Pärts Klangfolgen läuten die Versuche der Titelfigur ein, eine Million Kongo-Francs, etwa 500 Euro, für die Operation des Jungen einzutreiben. Und sie stehen am Anfang der nächtlichen Traumsequenzen, in denen Félicité im dunklen Dschungel auf einen Fluss und ein Okapi trifft, jenes giraffenartige braune Huftier mit Zebrastreifen an den Beinen, das sie zu streicheln beginnt.

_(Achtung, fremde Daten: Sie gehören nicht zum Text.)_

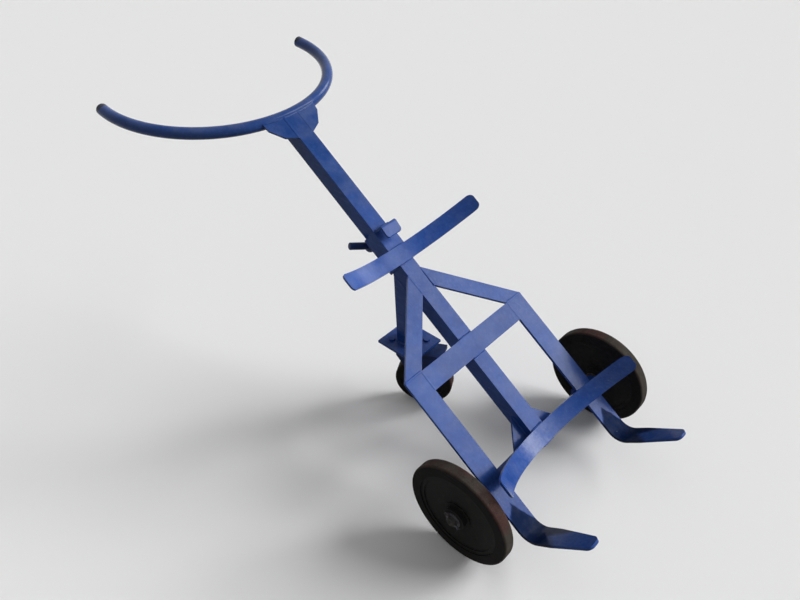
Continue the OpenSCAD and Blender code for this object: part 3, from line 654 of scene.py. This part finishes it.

Wie dunkles, kühles Wasser fallen diese Sequenzen der Ruhe und Abgeschiedenheit in einen Ort, der tagsüber vor Leben nur so sprudelt, im Guten wie im Schlechten. Auch dafür braucht die Inszenierung nicht viele Worte: „Du hast einen Banditen großgezogen“, bekommt Félicité von Samos zahlungsunwilligem Vater an den Kopf geknallt. Das hätte sie nun von ihrem Stolz und ihrer Unabhängigkeit, um deren willen sie ihn verlassen habe. Da wird plötzlich klar, wie leicht man im Kongo ein Kind auch an die Kriminalität verlieren kann. Wo man auf der Strecke bleibt, wenn man die Kosten für eine Operation nicht auftreiben kann; oder wo man Polizisten bestechen muss, um sein Recht durchzusetzen.

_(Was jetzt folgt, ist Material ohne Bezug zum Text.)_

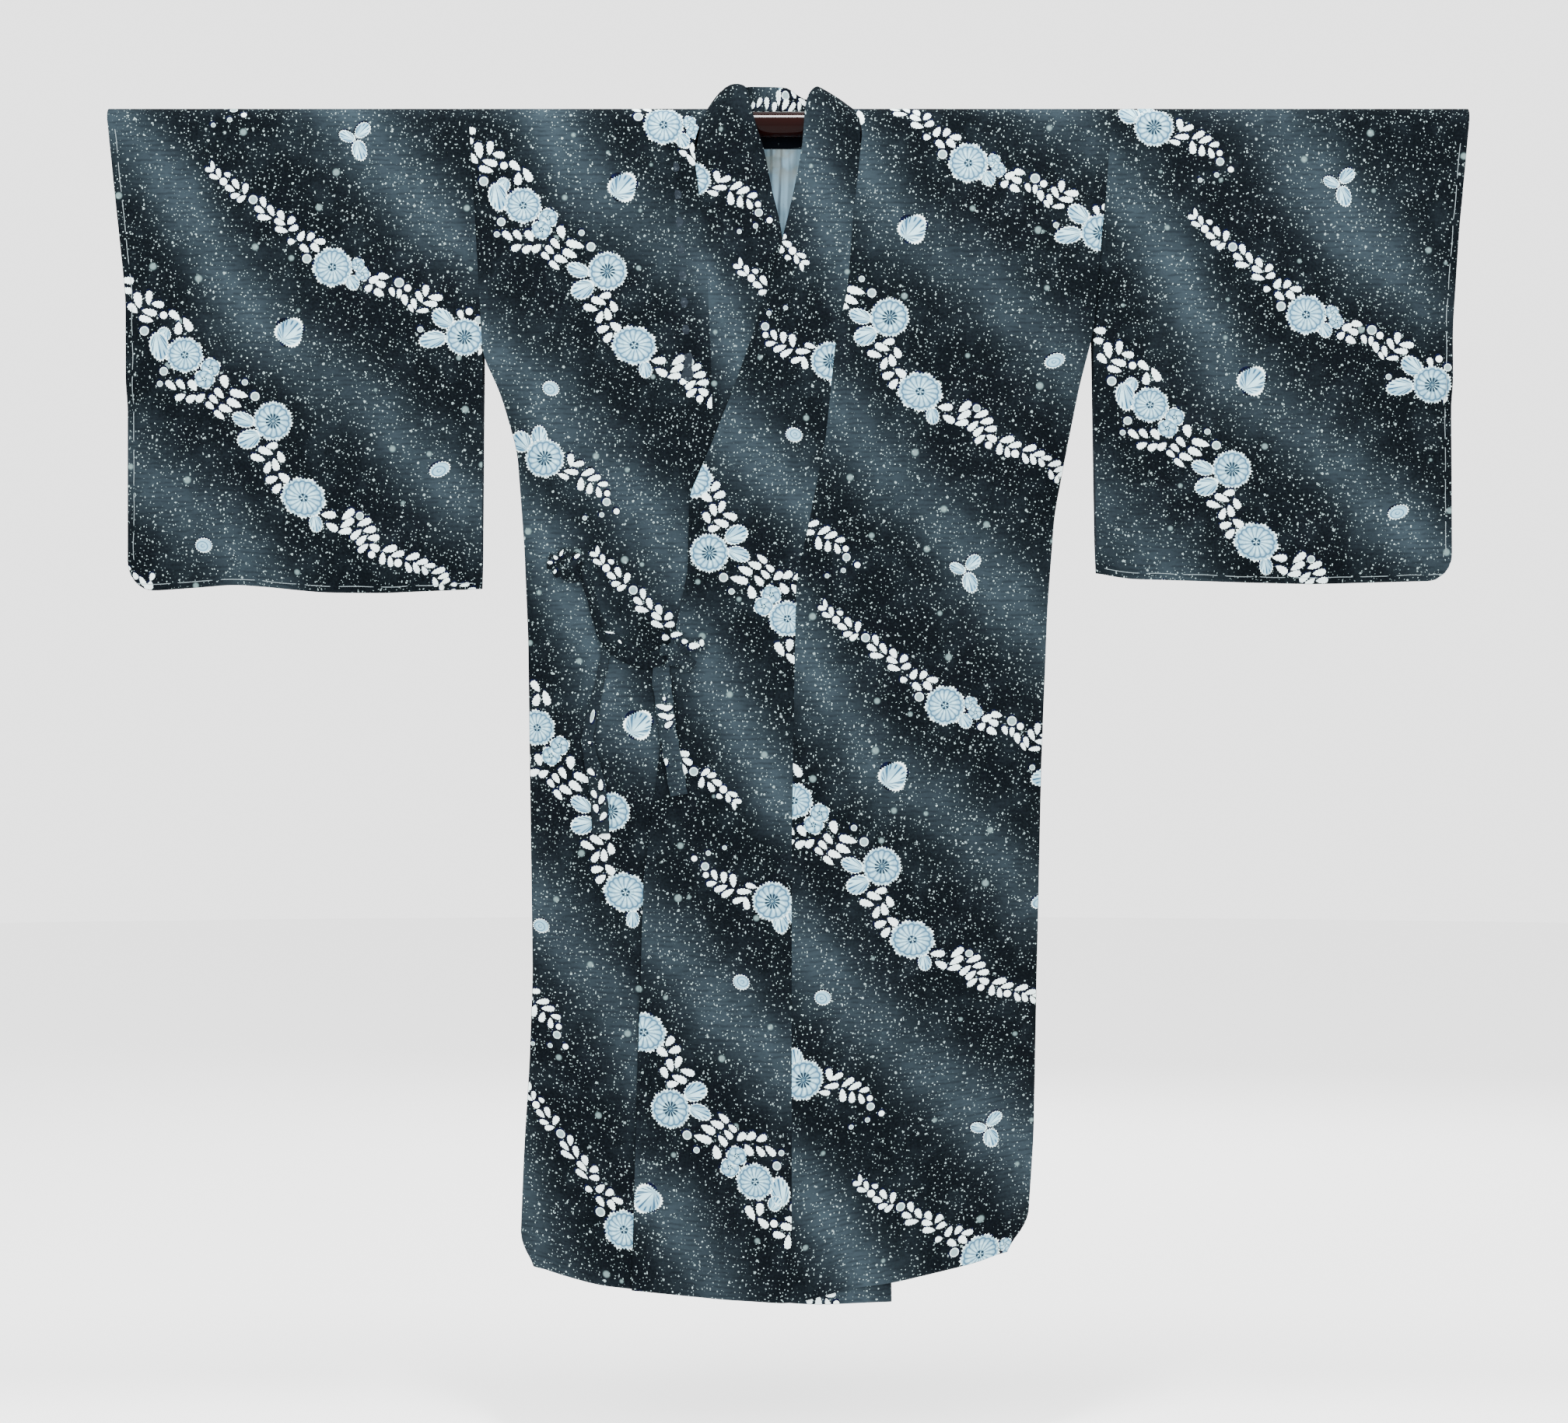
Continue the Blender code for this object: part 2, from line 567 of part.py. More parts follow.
def sleeve_x(half, drop, share):
    """X of a column of a sleeve at a drop, with the cuff's lower corner rounded."""
    sign = 1.0 if half == "left" else -1.0
    inner_x = lookup(SLEEVE_INNER[half], drop) + sign * SEAM / 2
    outer_x = lookup(SLEEVE_OUTER[half], drop)
    into_corner = max(drop - (SLEEVE_LENGTH - CUFF_CORNER), 0.0)
    chord = math.sqrt(max(CUFF_CORNER ** 2 - into_corner ** 2, 0.0))
    outer_x -= sign * (CUFF_CORNER - chord) * CORNER_SHARE
    return inner_x + (outer_x - inner_x) * share


def sleeve_depth(half, x, z, side):
    """Depth of a sleeve's wall in front (side -1) or behind (side 1)."""
    depth = OVER_ROD + (SLEEVE_FOOT_DEPTH - OVER_ROD) * ramp(-z, 0.0, SLEEVE_LENGTH)
    wave = relief(SLEEVE_FOLDS[half], x - side * 0.012, z)
    return depth + wave * ramp(-z, 0.0, 0.06)


def sleeve_point(half, share, path):
    """Outer point and inward direction of a sleeve."""
    drop = path_height(path)
    x = sleeve_x(half, drop, share)
    if abs(path) <= QUARTER_TURN:
        return over_rod(x, path)
    side = -1.0 if path < 0.0 else 1.0
    foot = lookup(SLEEVE_FOOT[half], x)
    z = -(drop + (foot - SLEEVE_LENGTH) * ramp(drop, 0.25, SLEEVE_LENGTH))
    depth = sleeve_depth(half, x, z, side)
    cuff_distance = abs(sleeve_x(half, drop, 1.0) - x)
    depth = closed_depth(depth, cuff_distance, ramp(drop, CUFF_END, CUFF_END + 0.03))
    depth = closed_depth(depth, foot + z, 1.0)
    return Vector((x, side * depth, z)), Vector((0.0, -side, 0.0))


def make_sleeve(half, material):
    """Build one sleeve: a length folded over the rod, closed at its foot and below the cuff."""
    down = [QUARTER_TURN + drop for drop in SLEEVE_DROPS]
    turn = [QUARTER_TURN * step / ARC_STEPS for step in range(-ARC_STEPS, ARC_STEPS + 1)]
    paths = [-path for path in down] + turn + down[::-1]
    grid = []
    for path in paths:
        shares = [crowded(step, SLEEVE_COLUMNS) for step in range(SLEEVE_COLUMNS + 1)]
        grid.append([sleeve_point(half, share, path) for share in shares])
    outer, inner = offset_wall(grid, CLOTH)
    return wall("sleeve_" + half, outer, inner, material)


def make_lining(material):
    """Build the shoulder lining from the points of the upper back, moved in."""
    last = LINING_COLUMNS + 1
    depth = sum(1 for drop in BACK_DROPS if drop <= LINING_DROP)
    start = -len(BACK_DROPS) - 1
    right = body_grid("right")[start:start + depth + 1]
    left = body_grid("left")[start:start + depth + 1]
    shaped = []
    for right_row, left_row in zip(right, left):
        points = right_row[:last][::-1] + left_row[:last]
        shaped.append([(point + inward * (CLOTH + SEAM), inward) for point, inward in points])
    outer, inner = offset_wall(shaped, LINING)
    return wall("back_lining", outer, inner, material, mirrored_columns=LINING_COLUMNS)


def make_rod(material):
    """Build the lacquered rod along X, with eased ends."""
    shape = bmesh.new()
    bmesh.ops.create_cone(
        shape, cap_ends=True, segments=ROD_SIDES, radius1=ROD_RADIUS, radius2=ROD_RADIUS, depth=ROD_LENGTH,
    )
    rims = [edge for edge in shape.edges if abs(edge.verts[0].co.z - edge.verts[1].co.z) < ROD_BEVEL]
    bmesh.ops.bevel(shape, geom=rims, offset=ROD_BEVEL, segments=1, affect="EDGES")
    for vertex in shape.verts:
        vertex.co = Vector((vertex.co.z, vertex.co.y, -vertex.co.x))
    return finish_mesh("rod", shape, material)


def surface_trees(items):
    """Search trees of the pieces that a tie or a knot may lie on."""
    trees = []
    for item in items:
        shape = bmesh.new()
        shape.from_mesh(item.data)
        trees.append(BVHTree.FromBMesh(shape))
        shape.free()
    return trees


def face_in_front(trees, x, z, reach):
    """Y of the foremost face around a place, looked for within a reach."""
    foremost = 0.0
    for dx in (-reach, 0.0, reach):
        for dz in (-reach, 0.0, reach):
            for tree in trees:
                hit = tree.ray_cast(Vector((x + dx, -0.2, z + dz)), Vector((0.0, 1.0, 0.0)))[0]
                if hit is not None:
                    foremost = min(foremost, hit.y)
    return foremost


def finer_route(route):
    """Stations of a route with even steps added between them, on a smooth line."""
    stations = []
    for index in range(len(route) - 1):
        before = Vector(route[max(index - 1, 0)])
        start = Vector(route[index])
        end = Vector(route[index + 1])
        after = Vector(route[min(index + 2, len(route) - 1)])
        for step in range(TIE_STEPS):
            t = step / TIE_STEPS
            bend = (end - before) * t + (before * 2.0 - start * 5.0 + end * 4.0 - after) * t ** 2
            bend += (start * 3.0 - before - end * 3.0 + after) * t ** 3
            stations.append(Route(*(start + bend * 0.5)))
    stations.append(route[-1])
    return stations


def make_tie(name, route, trees, material):
    """Build a flat tie that lies along a route on what is beneath it."""
    route = finer_route(route)
    outer = []
    inner = []
    for index, station in enumerate(route):
        before = route[max(index - 1, 0)]
        after = route[min(index + 1, len(route) - 1)]
        along = Vector((after.x - before.x, 0.0, after.z - before.z)).normalized()
        across = Vector((-along.z, 0.0, along.x))
        outer_row = []
        inner_row = []
        for column in range(-TIE_COLUMNS, TIE_COLUMNS + 1):
            share = column / TIE_COLUMNS
            place = Vector((station.x, 0.0, station.z)) + across * (share * station.width / 2)
            place.y = face_in_front(trees, place.x, place.z, SAMPLE_REACH) - TIE_GAP
            inner_row.append(place)
            crown = TIE_CROWN * (1.0 - share * share)
            outer_row.append(place - Vector((0.0, TIE + crown, 0.0)))
        outer.append(outer_row)
        inner.append(inner_row)
    return wall(name, outer, inner, material)


def knot_reach(lobes, degrees):
    """Outline of a knot around its middle: a round core with a loop in each lobe."""
    reach = KNOT_CORE
    for lobe in lobes:
        gap = (degrees - lobe.degrees + 180.0) % 360.0 - 180.0
        reach += lobe.reach * math.exp(-(gap / lobe.spread) ** 2)
    return reach


def make_knot(name, centre, lobes, trees, material):
    """Build a decorative knot: loops around a raised middle, flat where it is sewn on."""
    spokes = [360.0 * spoke / KNOT_SPOKES for spoke in range(KNOT_SPOKES)]
    seat = 0.0
    for degrees in spokes:
        for share in (0.3, 0.65, 1.0):
            reach = knot_reach(lobes, degrees) * share
            x = centre[0] + reach * math.cos(math.radians(degrees))
            z = centre[1] + reach * math.sin(math.radians(degrees))
            seat = min(seat, face_in_front(trees, x, z, 0.001))
    seat -= KNOT_GAP
    shape = bmesh.new()
    crown = shape.verts.new((centre[0], seat - KNOT_HEIGHT, centre[1]))
    base = shape.verts.new((centre[0], seat, centre[1]))
    rings = []
    for ring in range(1, KNOT_RINGS + 1):
        share = ring / KNOT_RINGS
        loop = []
        for degrees in spokes:
            reach = knot_reach(lobes, degrees)
            span = reach * share
            swell = KNOT_HEIGHT * (0.45 + 0.55 * math.exp(-(span / KNOT_CORE) ** 2))
            height = max(swell * math.sqrt(max(1.0 - share ** 4, 0.0)), 0.0012)
            x = centre[0] + span * math.cos(math.radians(degrees))
            z = centre[1] + span * math.sin(math.radians(degrees))
            loop.append(shape.verts.new((x, seat - height, z)))
        rings.append(loop)
    foot = [shape.verts.new((vertex.co.x, seat, vertex.co.z)) for vertex in rings[-1]]
    rings.append(foot)
    for spoke in range(KNOT_SPOKES):
        after = (spoke + 1) % KNOT_SPOKES
        shape.faces.new((crown, rings[0][spoke], rings[0][after]))
        shape.faces.new((base, foot[after], foot[spoke]))
        for ring in range(KNOT_RINGS):
            shape.faces.new((
                rings[ring][spoke], rings[ring + 1][spoke], rings[ring + 1][after], rings[ring][after],
            ))
    return finish_mesh(name, shape, material)


def main():
    """Build the coat piece by piece, what lies outside after what lies inside."""
    clear_scene()
    cloth = plain_material("printed_crepe", CLOTH_COLOUR, 0.75)
    smoke = plain_material("printed_crepe_light", SMOKE_COLOUR, 0.75)
    pale = plain_material("pale_lining", LINING_COLOUR, 0.55)
    lacquer = plain_material("brown_lacquer", LACQUER_COLOUR, 0.15)
    make_rod(lacquer)
    make_lining(pale)
    body_right = make_body("right", cloth)
    body_left = make_body("left", cloth)
    band_right = make_band("right", smoke)
    band_left = make_band("left", smoke)
    make_sleeve("right", cloth)
    make_sleeve("left", cloth)
    beneath = [body_right, body_left, band_right, band_left]
    for name, route in (
        ("tie_end_short", TIE_END_SHORT), ("tie_end_long", TIE_END_LONG), ("tie_across", TIE_ACROSS),
    ):
        beneath.append(make_tie(name, route, surface_trees(beneath), smoke))
    make_knot("knot_side", SIDE_KNOT_CENTRE, SIDE_KNOT_LOBES, surface_trees(beneath), cloth)
    make_knot("knot_edge", EDGE_KNOT_CENTRE, EDGE_KNOT_LOBES, surface_trees(beneath), cloth)


main()
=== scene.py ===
"""Dress the kimono coat on its rod: printed crepe, pale lining, knotted ties, basting and lacquer."""

import logging
import math
import random
from dataclasses import dataclass, field
from enum import Enum
from typing import NamedTuple, Optional, Sequence

import bpy
import numpy as np
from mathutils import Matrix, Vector
from mathutils.bvhtree import BVHTree
from mathutils.geometry import delaunay_2d_cdt


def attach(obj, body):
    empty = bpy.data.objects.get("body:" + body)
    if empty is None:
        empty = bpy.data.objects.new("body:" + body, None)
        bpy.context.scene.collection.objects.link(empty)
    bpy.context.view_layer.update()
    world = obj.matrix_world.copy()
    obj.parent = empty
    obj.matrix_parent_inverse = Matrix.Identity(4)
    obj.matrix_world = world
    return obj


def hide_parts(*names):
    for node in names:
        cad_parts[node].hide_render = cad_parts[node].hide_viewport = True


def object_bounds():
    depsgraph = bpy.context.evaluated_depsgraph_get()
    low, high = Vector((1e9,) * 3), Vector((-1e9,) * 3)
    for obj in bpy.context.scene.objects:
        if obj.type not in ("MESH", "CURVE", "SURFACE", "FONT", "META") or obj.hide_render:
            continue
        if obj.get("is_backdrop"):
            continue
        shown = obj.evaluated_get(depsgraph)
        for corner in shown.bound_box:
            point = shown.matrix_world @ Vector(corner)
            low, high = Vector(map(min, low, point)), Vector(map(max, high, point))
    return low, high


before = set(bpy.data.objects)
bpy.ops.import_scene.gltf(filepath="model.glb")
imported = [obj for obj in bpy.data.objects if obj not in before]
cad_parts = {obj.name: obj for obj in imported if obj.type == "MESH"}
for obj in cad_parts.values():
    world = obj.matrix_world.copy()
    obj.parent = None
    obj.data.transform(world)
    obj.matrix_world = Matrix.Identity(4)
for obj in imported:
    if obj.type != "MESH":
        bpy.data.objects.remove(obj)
LOG = logging.getLogger("kimono_coat")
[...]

„Félicité“ ist nicht nur das Porträt einer Frau, es ist auch das Porträt eines Landes, in dem man haarscharf an Gewalt und Tod vorbeischrammen kann. Einmal wird Tabu Zeuge, wie auf dem Markt Ladendiebe geschnappt und brutal verprügelt werden. Der Firnis zur Eskalation ist hauchdünn, die Wut entlädt sich so schnell auf dem Rücken derer, die aus der Not heraus einen Schritt gehen, den sich die anderen nicht zu gehen trauen.
All das erzählt Alain Gomis nur am Rande eines Films, der sich in der Mitte in zwei Geschichten teilt und keineswegs eine Milieustudie sein will. Vielmehr nimmt „Félicité“ mit einer Leichtigkeit für sich ein, die immer wieder in die Schwere einbricht: wenn ausgerechnet ein widerspenstiger Kühlschrank und sein prahlender Reparateur nicht nur Félicité, sondern auch Samo zum Lachen bringen. Oder wenn selbst die Ruhelosigkeit der Straßenbar eine Atmosphäre kreiert, die Félicité als Schlüssel zum Paradies versteht.

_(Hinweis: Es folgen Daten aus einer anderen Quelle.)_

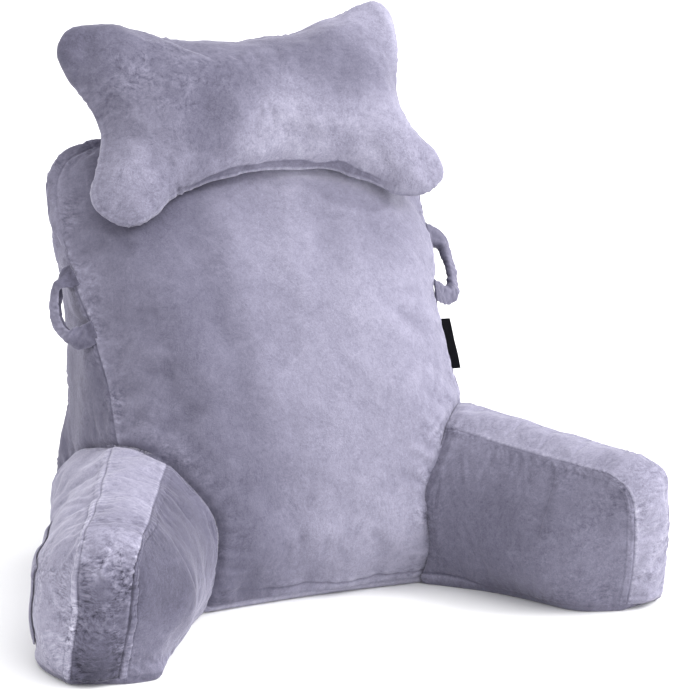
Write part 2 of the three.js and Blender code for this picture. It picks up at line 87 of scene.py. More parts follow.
BACK_FULL, BACK_DIP, BOX_SWELL, SEAM_Z, BASE_TUCK = 4.5, 10.0, 7.0, 9.0, 10.0
ARM_X, ARM_Y, ARM_SPLAY = 205.0, 127.5, math.radians(27.5)
ARM_COLS = ["a", "zI", "zO", "pI", "pO", "bI", "bO", "fI", "fO"]
ARM = [
    [-185, 160, 140, -30, 40, 30, 66, -55, 98],
    [-150, 172, 158, -32, 37, 40, 78, -60, 106],
    [-110, 181, 175, -33, 35, 48, 77, -72, 104],
    [-70, 183, 187, -34, 35, 58, 73, -82, 98],
    [-30, 184, 192, -35, 35, 63, 64, -88, 91],
    [10, 184, 193, -35, 34, 65, 58, -86, 86],
    [50, 184, 193, -36, 32, 62, 55, -74, 82],
    [100, 181, 192, -36, 30, 58, 55, -62, 79],
    [150, 180, 190, -37, 28, 55, 56, -54, 79],
    [200, 181, 190, -39, 26, 53, 57, -51, 80],
    [250, 181, 188, -39, 25, 52, 58, -50, 81],
    [300, 180, 186, -39, 25, 52, 58, -50, 81],
]
EVEN = {"bO": 0, "fO": 0, "bI": 0, "fI": 0, "jO": 0, "jI": -8, "reach": 72}
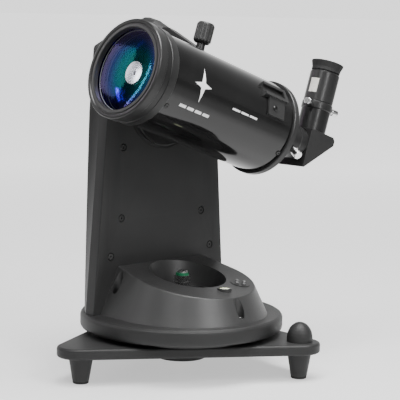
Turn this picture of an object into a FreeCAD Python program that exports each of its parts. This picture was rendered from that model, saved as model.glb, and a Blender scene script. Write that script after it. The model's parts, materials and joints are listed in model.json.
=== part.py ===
import FreeCAD, Part
import Sketcher
import math
import os

# Tabletop catadioptric telescope on a motorised single-arm mount.
# Millimetres, +Z up. Origin on the table plane under the azimuth axis.
# The tube stands on the -Y side of the arm and looks towards -X and up.

os.makedirs("parts", exist_ok=True)
doc = FreeCAD.newDocument("telescope")
V3 = FreeCAD.Vector

VALUES = {
    "footCircle": 141.0, "footAngle": 176.6, "padHeight": 3.0, "footTopRadius": 13.6,
    "footLowRadius": 9.2, "boardLow": 29.5, "boardThick": 12.0, "cornerRadius": 23.0,
    "boardEdge": 3.0, "bossRadius": 29.0, "bossLow": 11.0, "capRadius": 14.4, "capHeight": 22.0,
    "trackInner": 80.0, "trackOuter": 97.0, "trackThick": 4.8, "boltRadius": 6.0, "boltTop": 111.0,
    "rearCellRadius": 55.1, "discRadius": 115.6, "discLow": 46.5, "discTop": 64.5, "runFit": 0.05,
    "baseArc": 91.0, "topArc": 74.8, "arcShift": -10.0, "shellWall": 3.0,
    "plateauBack": 117.7, "plateauTilt": 11.7, "bowlFloor": 88.0, "bowlFloorRadius": 38.5,
    "bowlShift": -11.5, "bowlRimRadius": 47.5, "panelFace": 35.4, "shellDepth": 14.0,
    "coverDepth": 23.0, "panelEdge": 1.2, "coverEdge": 6.0, "housingEdge": 2.5,
    "armLowHalf": 101.0, "armHighHalf": 80.6, "coverHalf": 84.2, "armTop": 397.6,
    "backEdgeShift": 3.0, "midX": 23.92, "midY": -2.4521,
    "altHeight": 301.5, "axleRadius": 20.0, "bushRadius": 25.0, "hubRadius": 50.0, "hubThick": 5.5,
    "tubeOffset": -37.2, "tubeTilt": 18.7, "pivotStation": 132.1, "tubeRadius": 52.1, "tubeWall": 1.5,
    "cellRadius": 55.1, "tubeLength": 225.0, "lensRadius": 47.4, "clearRadius": 45.2,
    "lensFrontCurve": 140.0, "lensRearCurve": 145.0, "spotRadius": 13.0, "mirrorRadius": 46.0,
    "baffleOuter": 11.0, "backRadius": 21.0, "barrelRadius": 15.875, "prismHalfWidth": 20.0,
    "socketRadius": 17.4, "socketStation": 304.0, "holderScrewHeight": 50.4,
    "knobRadius": 10.4, "knobStation": 145.0,
    "saddleHalf": 33.0, "barHalf": 22.0, "eyeBodyRadius": 17.6, "buttonRadius": 3.2,
    "screwHead": 3.8, "thumbRadius": 5.2, "focusRadius": 9.0,
}
sheet = doc.addObject("Spreadsheet::Sheet", "Sizes")
for row, (word, number) in enumerate(VALUES.items(), start=1):
    sheet.set("A%d" % row, word)
    sheet.set("B%d" % row, str(number))
    sheet.setAlias("B%d" % row, word)
doc.recompute()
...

Alain Gomis hat einen Film und eine Figur geschaffen, von denen eine kraftvolle Unmittelbarkeit ausgeht, die sich nicht nur der Kamera verdankt, die so geschickt an den Menschen klebt, und auch nicht nur der Tonspur, die von quirliger Lautstärke zur alles einebnenden Ruhe wechselt. „Félicité, du bist so schön wie Brombeerblätter. Wenn sie lachen, sieht sie keiner“, sagt Tabu einmal zu der Frau, die er liebt und die er doch betrügt, womit sich die Sängerin mal mehr, mal besser arrangiert, genauso wie mit den Missständen ihrer Heimat. Es ist die Schauspielerin Véro Tshanda Beya, die einen ergreift, wenn ihre Figur ihr Schicksal mit einer den Umständen geschuldeten Unerbittlichkeit anpackt. Dazu passt ihr stoisch-spöttisch sich verschließendes Gesicht, auf das sich dank Tabu, dank Samo und dank der Musik immer wieder ein Lächeln schleicht.